- Không thời gian
- Genre: Politics; War; Criminal; Social psychology;
- Written by: Trịnh Khánh Hà; Lê Huyền; Phạm Ngọc Hà Lê;
- Directed by: Nguyễn Danh Dũng; Nguyễn Đức Hiếu;
- Starring: Mạnh Trường; Lê Xuân Anh; Đào Chí Nhân; Lưu Duy Khánh; Nguyễn Quốc Trị; Bùi Trung Anh; Nguyễn Như Quỳnh; Bùi Xuân Thảo; Phùng Đức Hiếu; Trần Việt Hoàng; Nguyễn Huyền Trang; Thừa Tuấn Anh; Doãn Quốc Đam; Phạm Thị Bích Ngọc; Bùi Thạc Phong; Phạm Anh Tuấn;
- Theme music composer: "Nối vòng tay lớn"
- Country of origin: Vietnam
- Original language: Vietnamese
- No. of episodes: 60

Production
- Production location: Vietnam
- Running time: 20-25 minutes/episode
- Production company: Vietnam Television Film Center

Original release
- Network: VTV
- Release: 25 November 2024 – 14 March 2025

= Timeless (Vietnamese TV series) =

Không thời gian (Timeless) is a TV series produced by Vietnam Television Film Center, Vietnam Television and General Department of Politics of the Vietnam People's Army, directed by Nguyễn Danh Dũng. The series airs at 9:00 p.m from Monday to Friday every week starting from November 25, 2024, and ending on March 14, 2025, on channel VTV1.

== Plot ==
Timeless revolves around the story of Army Lieutenant Colonel Lê Nguyên Đại and his comrades. They are peacetime soldiers with patriotism, courage and the spirit of completing any mission and overcoming any difficulty.

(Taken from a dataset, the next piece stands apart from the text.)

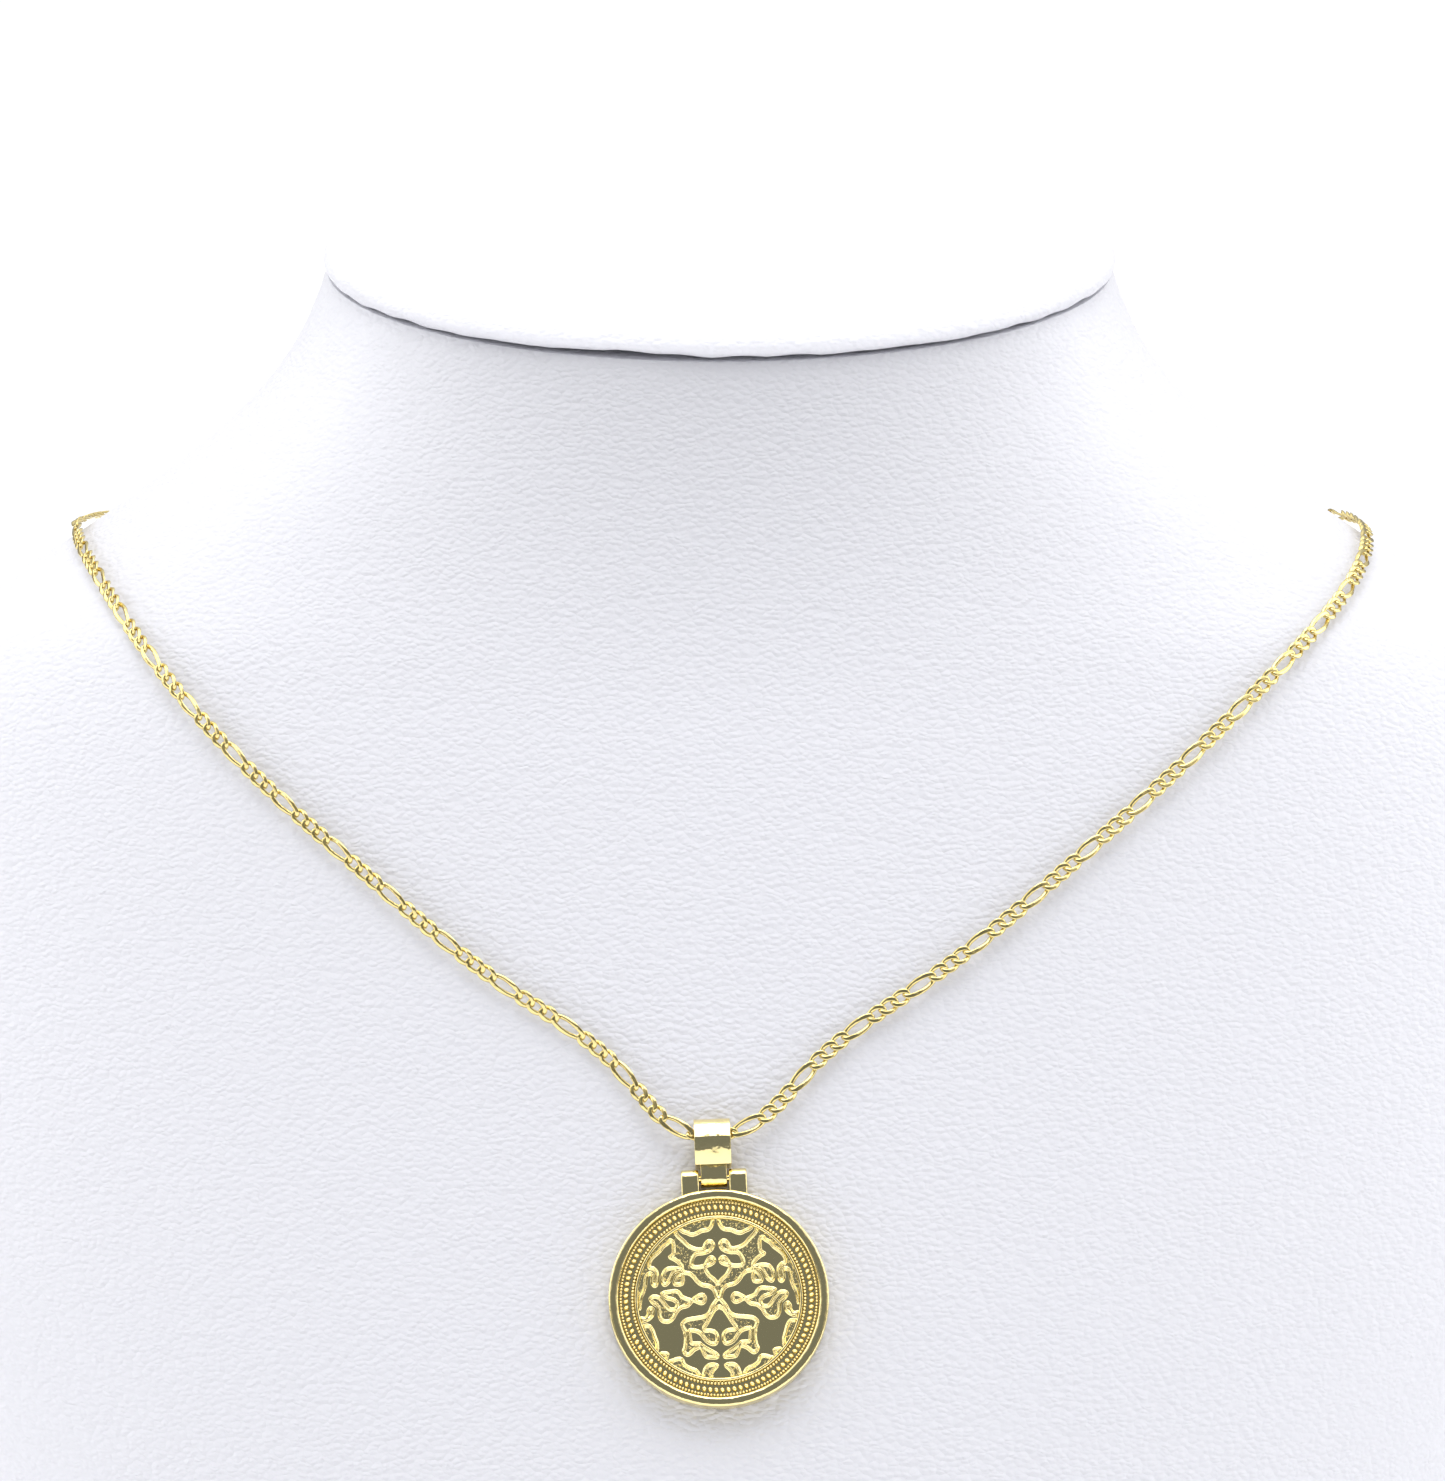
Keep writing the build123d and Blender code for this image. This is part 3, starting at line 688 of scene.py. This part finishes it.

They are people who never falter in the face of danger, ready to sacrifice themselves to protect people's lives from natural disasters and epidemics. Those people have a compassionate heart, share and sympathize with every difficulty and hardship of their compatriots, but are extremely resourceful, decisive and steadfast when facing enemies with sophisticated tricks, taking advantage of people's trust to propagate against the Party and State's policies. With their hearts turned towards the people, peacetime soldiers always put the interests of the people first, because they understand that people's trust and affection are the strong motivation that helps soldiers overcome all challenges.